__Material provided__:
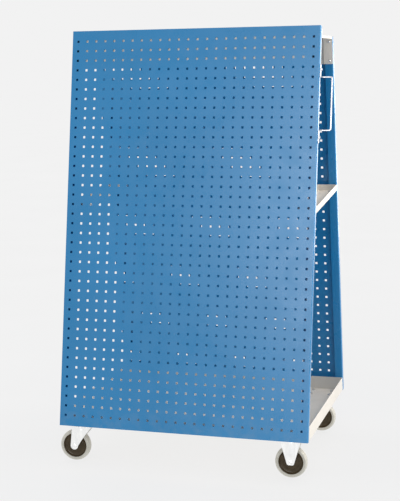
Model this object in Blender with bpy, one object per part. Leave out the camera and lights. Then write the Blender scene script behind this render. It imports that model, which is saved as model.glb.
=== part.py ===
"""Wheeled A-frame pegboard display stand: two leaning perforated panels on a castor tray.

Frame: X across the panels, Y from the front panel to the rear panel, Z up from the floor.
"""
import math

import bmesh
import bpy
from mathutils import Matrix, Vector

# ---- driving dimensions, metres -------------------------------------------------------
GAP = 0.0003                  # clearance left between neighbouring pieces
ROUND_SIDES = 24              # sides of wheels and other large round pieces
SMALL_SIDES = 12              # sides of screws, of the handle rod and of round holes
BOLT_SIDES = 6                # sides of bolts
SHARP_ANGLE = math.radians(35)

# panels
LEAN = math.radians(9.97)     # each panel leans this far from upright
HOLE_ROW_HEIGHT = 0.2095      # height of the lowest row of holes
HALF_SPREAD = 0.3928          # panel face to centre plane at the lowest row of holes
PANEL_HALF_WIDTH = 0.500
PANEL_BELOW = 0.042           # panel below the lowest row of holes, along the slope
FRONT_ABOVE = 1.524           # panel above that row, along the slope
REAR_ABOVE = 1.486
SHEET = 0.002
FLANGE_DEPTH = 0.025
LIP_WIDTH = 0.032
HOLE_PITCH = 0.038
HOLE_SIDE = 0.00925
HOLE_COLUMNS = 26
FIRST_CUT_COLUMN = 3          # every fifth hole of the grid is cut, to keep the solid light
FIRST_CUT_ROW = 2
LAST_CUT_ROW = 36
CUT_STEP = 5

# top link
LINK_BOTTOM = 1.3560          # heights above the lowest row of holes
LINK_WEB_TOP = 1.4640
LINK_FRONT_TOP = 1.4920
LINK_END_FLANGE = 0.0090
LINK_END_RETURN = 0.0100      # depth of the upstand's folded ends
LINK_TAB_WIDTH = 0.036
LINK_RECESS_DEPTH = 0.004     # middle of each leg to the panel's outer face
LINK_SCREW_X = 0.486
LINK_SCREW_HOLE = 0.0029      # radius
LINK_SCREW_HEIGHTS = (1.3688, 1.4434)

# base tray
TRAY_BOTTOM = 0.1645
TRAY_WALL = 0.0585
TRAY_FOLD = 0.0035            # size of the fold between floor and wall, outside
TRAY_CLEAR_X = (-0.330, 0.360)  # ends of the floor's clear part, between the two pairs of castors

# mid braces
BRACE_WIDTH = 0.088
BRACE_WALL = 0.027
BRACE_MID_HEIGHT = 1.0295     # underside of a brace at the centre plane
BRACE_RISE = 0.093            # rise per metre towards the rear
BRACE_BOLT_X = 0.473
BRACE_BOLT_Y = 0.189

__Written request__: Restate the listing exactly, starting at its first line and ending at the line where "import math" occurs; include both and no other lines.

__Exercise solution__:
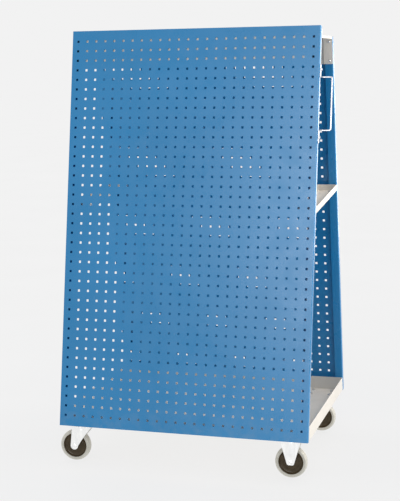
Model this object in Blender with bpy, one object per part. Leave out the camera and lights. Then write the Blender scene script behind this render. It imports that model, which is saved as model.glb.
=== part.py ===
"""Wheeled A-frame pegboard display stand: two leaning perforated panels on a castor tray.

Frame: X across the panels, Y from the front panel to the rear panel, Z up from the floor.
"""
import math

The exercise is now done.